Wenn die Vorstellung gegen Mittag vorbei, alles aufgeräumt und die Manege vorbereitet für die nächste Show am 25. Dezember ist, hat auch die Zirkusfamilie Zeit für Besinnlichkeit. Der Heilige Abend ist auch deshalb stressiger als andere Tage, weil während der Show sich die Familie im Hintergrund darum kümmert, dass danach ein schönes, traditionelles Weihnachtsessen mit Gans und allem, was dazu gehört, auf dem Tisch steht.
"Nach der Vorstellung kommen wir alle zusammen, essen gemeinsam, feiern und erzählen, wie das vergangene Jahr gelaufen ist."
Angelo Frank über den Heiligen Abend im Weihnachtscircus.
"Nach der Vorstellung kommen wir alle im Vorzelt zusammen, es ist eine lange Tafel, schön geschmückt, wir essen gemeinsam, feiern und erzählen, wie das vergangene Jahr gelaufen ist, was schön war", erzählt Juniorchef Angelo Frank, der mit seinen Geschwistern Celina und Sandro Junior im Zirkus aufgewachsen ist und ihn als Familienbetrieb weiterführen wird. Die Tafel, an der sich alle versammeln, ist im übrigen beeindruckend groß: 27 Artisten sind alleine in der Manege, dazu kommen noch einmal rund 20 Personen Familie und Team. Es ist also ganz schön was geboten beim Zirkus-Weihnachtsessen.

"Der Weihnachtscircus ist nicht mehr wegzudenken wie Volksfest oder Stadtfest."

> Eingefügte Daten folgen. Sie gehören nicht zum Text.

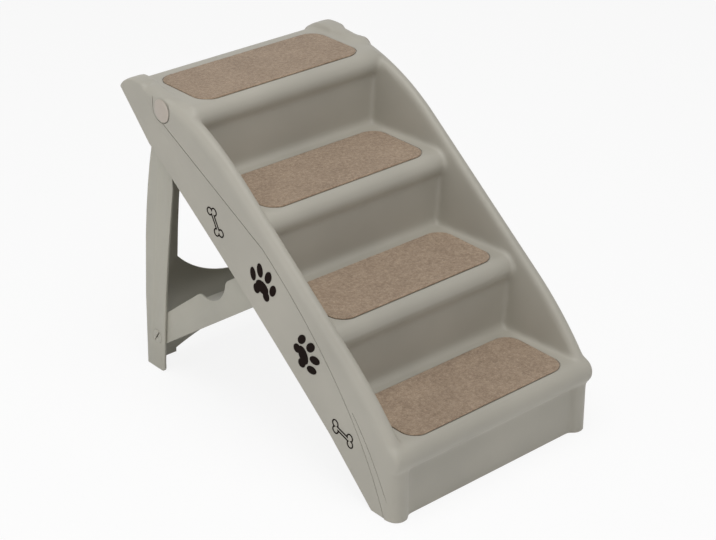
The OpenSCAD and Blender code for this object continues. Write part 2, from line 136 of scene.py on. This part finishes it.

Manfred Geiling, Veranstalter.
Mit dabei als Teil der Familie ist auch der Schweinfurter Manfred Geiling. Der Restaurantbesitzer kennt die Franks seit vielen Jahren, er ist Mitorganisator und Veranstalter des Weihnachtscircus, der aus seiner Sicht "nicht mehr wegzudenken ist, wie Volksfest oder Stadtfest." 31 Vorstellungen gibt es zwischen Weihnachten und Dreikönig, erwartet werden mehrere Tausend Besucher, teils Stammgäste, die seit vielen Jahren regelmäßig kommen.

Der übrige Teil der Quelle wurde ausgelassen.